> **WHAT THIS TASK INVOLVES**:
Write out the listing beneath this instruction in its entirety, exactly as it reads.

====

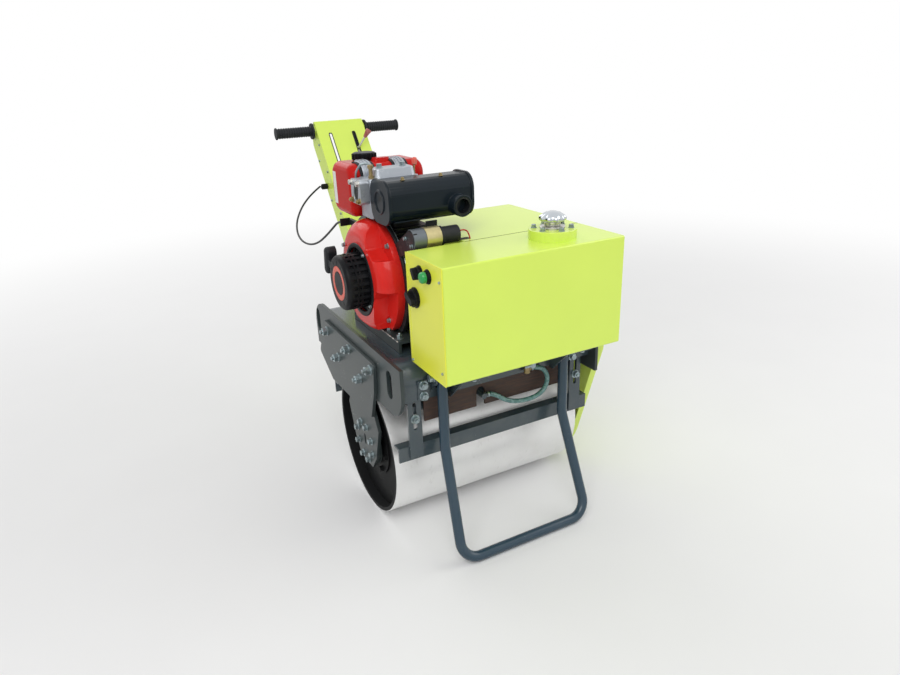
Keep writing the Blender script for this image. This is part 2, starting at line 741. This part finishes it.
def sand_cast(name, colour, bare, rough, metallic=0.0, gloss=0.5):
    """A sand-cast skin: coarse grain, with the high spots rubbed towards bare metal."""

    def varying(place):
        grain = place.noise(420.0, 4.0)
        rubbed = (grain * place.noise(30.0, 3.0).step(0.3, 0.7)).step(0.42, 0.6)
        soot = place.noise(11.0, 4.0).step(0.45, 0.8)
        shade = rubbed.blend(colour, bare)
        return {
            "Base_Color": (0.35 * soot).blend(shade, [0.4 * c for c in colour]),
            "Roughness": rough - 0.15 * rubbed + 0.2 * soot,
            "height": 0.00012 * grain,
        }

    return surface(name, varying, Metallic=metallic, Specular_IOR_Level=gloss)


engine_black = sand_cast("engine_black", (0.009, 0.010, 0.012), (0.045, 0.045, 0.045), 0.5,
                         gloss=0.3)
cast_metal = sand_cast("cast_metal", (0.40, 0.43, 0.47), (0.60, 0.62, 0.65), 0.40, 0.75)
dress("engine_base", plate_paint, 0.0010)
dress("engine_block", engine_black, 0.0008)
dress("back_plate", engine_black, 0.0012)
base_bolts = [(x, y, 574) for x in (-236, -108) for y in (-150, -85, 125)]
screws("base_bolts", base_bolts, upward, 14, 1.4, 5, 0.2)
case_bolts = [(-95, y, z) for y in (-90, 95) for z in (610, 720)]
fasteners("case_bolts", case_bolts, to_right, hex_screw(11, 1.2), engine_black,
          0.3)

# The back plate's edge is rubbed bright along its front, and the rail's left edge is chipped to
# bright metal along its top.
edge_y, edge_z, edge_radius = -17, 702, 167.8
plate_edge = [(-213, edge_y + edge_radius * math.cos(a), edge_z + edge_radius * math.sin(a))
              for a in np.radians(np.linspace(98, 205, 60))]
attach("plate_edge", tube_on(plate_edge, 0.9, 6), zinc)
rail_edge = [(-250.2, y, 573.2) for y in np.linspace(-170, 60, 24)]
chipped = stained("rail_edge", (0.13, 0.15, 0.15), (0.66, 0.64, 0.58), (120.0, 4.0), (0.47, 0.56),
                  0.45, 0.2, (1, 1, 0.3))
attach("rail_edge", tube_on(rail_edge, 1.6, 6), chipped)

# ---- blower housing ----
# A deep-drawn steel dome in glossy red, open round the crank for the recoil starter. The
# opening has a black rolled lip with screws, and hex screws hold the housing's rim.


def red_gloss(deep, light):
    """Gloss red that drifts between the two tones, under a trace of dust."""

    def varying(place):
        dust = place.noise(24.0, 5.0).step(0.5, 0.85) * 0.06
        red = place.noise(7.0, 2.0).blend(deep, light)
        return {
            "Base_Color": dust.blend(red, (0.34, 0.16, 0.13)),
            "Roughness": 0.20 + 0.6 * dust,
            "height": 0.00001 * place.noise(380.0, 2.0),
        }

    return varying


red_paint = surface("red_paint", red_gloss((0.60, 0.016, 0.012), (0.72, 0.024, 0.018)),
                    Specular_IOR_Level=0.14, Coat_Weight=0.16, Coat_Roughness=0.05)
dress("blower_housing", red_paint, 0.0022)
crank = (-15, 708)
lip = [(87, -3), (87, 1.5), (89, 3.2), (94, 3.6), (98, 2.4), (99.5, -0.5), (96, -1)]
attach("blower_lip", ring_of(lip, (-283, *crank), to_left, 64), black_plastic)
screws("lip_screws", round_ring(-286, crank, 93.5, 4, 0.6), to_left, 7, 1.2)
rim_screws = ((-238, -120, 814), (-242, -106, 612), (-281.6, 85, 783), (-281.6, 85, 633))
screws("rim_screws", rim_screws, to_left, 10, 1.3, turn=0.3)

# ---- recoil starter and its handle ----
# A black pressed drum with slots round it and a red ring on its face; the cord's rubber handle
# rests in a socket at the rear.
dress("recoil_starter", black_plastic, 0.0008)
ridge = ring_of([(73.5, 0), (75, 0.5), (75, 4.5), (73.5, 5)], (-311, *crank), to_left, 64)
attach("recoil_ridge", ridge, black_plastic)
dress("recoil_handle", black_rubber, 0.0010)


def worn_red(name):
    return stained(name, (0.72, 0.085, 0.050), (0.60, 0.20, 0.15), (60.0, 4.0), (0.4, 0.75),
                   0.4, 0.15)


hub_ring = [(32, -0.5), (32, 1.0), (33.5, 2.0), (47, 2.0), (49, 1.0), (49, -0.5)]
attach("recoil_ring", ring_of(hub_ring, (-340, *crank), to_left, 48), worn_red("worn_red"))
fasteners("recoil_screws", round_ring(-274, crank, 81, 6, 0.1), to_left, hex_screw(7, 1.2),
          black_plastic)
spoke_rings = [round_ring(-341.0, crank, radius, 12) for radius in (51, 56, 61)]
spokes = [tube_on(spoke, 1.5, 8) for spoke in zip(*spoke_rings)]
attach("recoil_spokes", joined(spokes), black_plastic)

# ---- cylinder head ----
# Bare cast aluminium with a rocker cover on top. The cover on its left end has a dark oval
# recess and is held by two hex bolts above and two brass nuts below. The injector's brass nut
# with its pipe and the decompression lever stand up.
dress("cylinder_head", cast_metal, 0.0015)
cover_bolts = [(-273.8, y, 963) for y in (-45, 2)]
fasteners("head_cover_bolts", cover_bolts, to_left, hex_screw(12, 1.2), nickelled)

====

> **ANSWER TO THIS PROBLEM**:
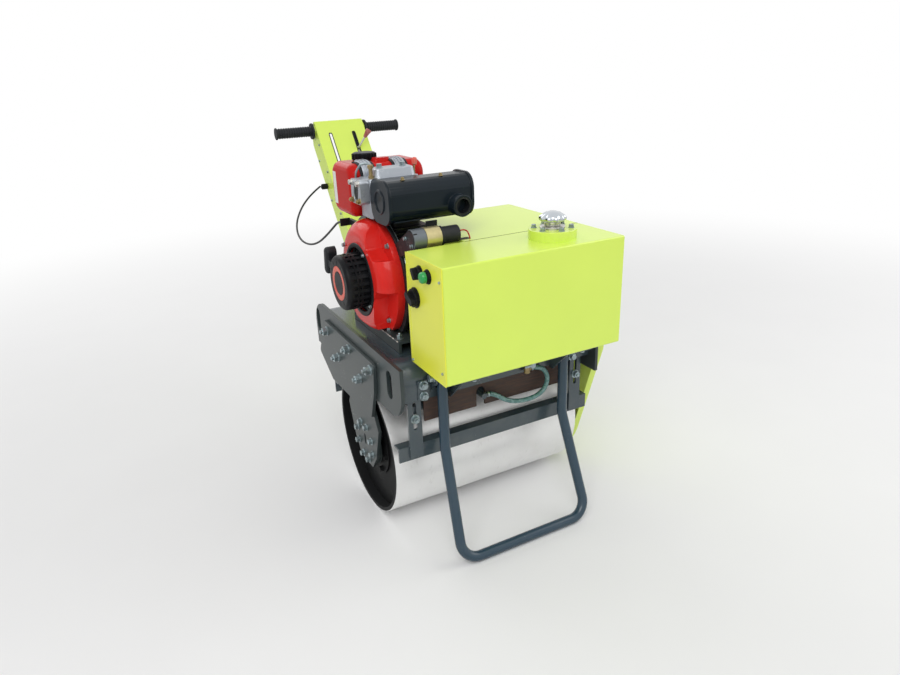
Keep writing the Blender script for this image. This is part 2, starting at line 741. This part finishes it.
def sand_cast(name, colour, bare, rough, metallic=0.0, gloss=0.5):
    """A sand-cast skin: coarse grain, with the high spots rubbed towards bare metal."""

    def varying(place):
        grain = place.noise(420.0, 4.0)
        rubbed = (grain * place.noise(30.0, 3.0).step(0.3, 0.7)).step(0.42, 0.6)
        soot = place.noise(11.0, 4.0).step(0.45, 0.8)
        shade = rubbed.blend(colour, bare)
        return {
            "Base_Color": (0.35 * soot).blend(shade, [0.4 * c for c in colour]),
            "Roughness": rough - 0.15 * rubbed + 0.2 * soot,
            "height": 0.00012 * grain,
        }

    return surface(name, varying, Metallic=metallic, Specular_IOR_Level=gloss)


engine_black = sand_cast("engine_black", (0.009, 0.010, 0.012), (0.045, 0.045, 0.045), 0.5,
                         gloss=0.3)
cast_metal = sand_cast("cast_metal", (0.40, 0.43, 0.47), (0.60, 0.62, 0.65), 0.40, 0.75)
dress("engine_base", plate_paint, 0.0010)
dress("engine_block", engine_black, 0.0008)
dress("back_plate", engine_black, 0.0012)
base_bolts = [(x, y, 574) for x in (-236, -108) for y in (-150, -85, 125)]
screws("base_bolts", base_bolts, upward, 14, 1.4, 5, 0.2)
case_bolts = [(-95, y, z) for y in (-90, 95) for z in (610, 720)]
fasteners("case_bolts", case_bolts, to_right, hex_screw(11, 1.2), engine_black,
          0.3)

# The back plate's edge is rubbed bright along its front, and the rail's left edge is chipped to
# bright metal along its top.
edge_y, edge_z, edge_radius = -17, 702, 167.8
plate_edge = [(-213, edge_y + edge_radius * math.cos(a), edge_z + edge_radius * math.sin(a))
              for a in np.radians(np.linspace(98, 205, 60))]
attach("plate_edge", tube_on(plate_edge, 0.9, 6), zinc)
rail_edge = [(-250.2, y, 573.2) for y in np.linspace(-170, 60, 24)]
chipped = stained("rail_edge", (0.13, 0.15, 0.15), (0.66, 0.64, 0.58), (120.0, 4.0), (0.47, 0.56),
                  0.45, 0.2, (1, 1, 0.3))
attach("rail_edge", tube_on(rail_edge, 1.6, 6), chipped)

# ---- blower housing ----
# A deep-drawn steel dome in glossy red, open round the crank for the recoil starter. The
# opening has a black rolled lip with screws, and hex screws hold the housing's rim.


def red_gloss(deep, light):
    """Gloss red that drifts between the two tones, under a trace of dust."""

    def varying(place):
        dust = place.noise(24.0, 5.0).step(0.5, 0.85) * 0.06
        red = place.noise(7.0, 2.0).blend(deep, light)
        return {
            "Base_Color": dust.blend(red, (0.34, 0.16, 0.13)),
            "Roughness": 0.20 + 0.6 * dust,
            "height": 0.00001 * place.noise(380.0, 2.0),
        }

    return varying


red_paint = surface("red_paint", red_gloss((0.60, 0.016, 0.012), (0.72, 0.024, 0.018)),
                    Specular_IOR_Level=0.14, Coat_Weight=0.16, Coat_Roughness=0.05)
dress("blower_housing", red_paint, 0.0022)
crank = (-15, 708)
lip = [(87, -3), (87, 1.5), (89, 3.2), (94, 3.6), (98, 2.4), (99.5, -0.5), (96, -1)]
attach("blower_lip", ring_of(lip, (-283, *crank), to_left, 64), black_plastic)
screws("lip_screws", round_ring(-286, crank, 93.5, 4, 0.6), to_left, 7, 1.2)
rim_screws = ((-238, -120, 814), (-242, -106, 612), (-281.6, 85, 783), (-281.6, 85, 633))
screws("rim_screws", rim_screws, to_left, 10, 1.3, turn=0.3)

# ---- recoil starter and its handle ----
# A black pressed drum with slots round it and a red ring on its face; the cord's rubber handle
# rests in a socket at the rear.
dress("recoil_starter", black_plastic, 0.0008)
ridge = ring_of([(73.5, 0), (75, 0.5), (75, 4.5), (73.5, 5)], (-311, *crank), to_left, 64)
attach("recoil_ridge", ridge, black_plastic)
dress("recoil_handle", black_rubber, 0.0010)


def worn_red(name):
    return stained(name, (0.72, 0.085, 0.050), (0.60, 0.20, 0.15), (60.0, 4.0), (0.4, 0.75),
                   0.4, 0.15)


hub_ring = [(32, -0.5), (32, 1.0), (33.5, 2.0), (47, 2.0), (49, 1.0), (49, -0.5)]
attach("recoil_ring", ring_of(hub_ring, (-340, *crank), to_left, 48), worn_red("worn_red"))
fasteners("recoil_screws", round_ring(-274, crank, 81, 6, 0.1), to_left, hex_screw(7, 1.2),
          black_plastic)
spoke_rings = [round_ring(-341.0, crank, radius, 12) for radius in (51, 56, 61)]
spokes = [tube_on(spoke, 1.5, 8) for spoke in zip(*spoke_rings)]
attach("recoil_spokes", joined(spokes), black_plastic)

# ---- cylinder head ----
# Bare cast aluminium with a rocker cover on top. The cover on its left end has a dark oval
# recess and is held by two hex bolts above and two brass nuts below. The injector's brass nut
# with its pipe and the decompression lever stand up.
dress("cylinder_head", cast_metal, 0.0015)
cover_bolts = [(-273.8, y, 963) for y in (-45, 2)]
fasteners("head_cover_bolts", cover_bolts, to_left, hex_screw(12, 1.2), nickelled)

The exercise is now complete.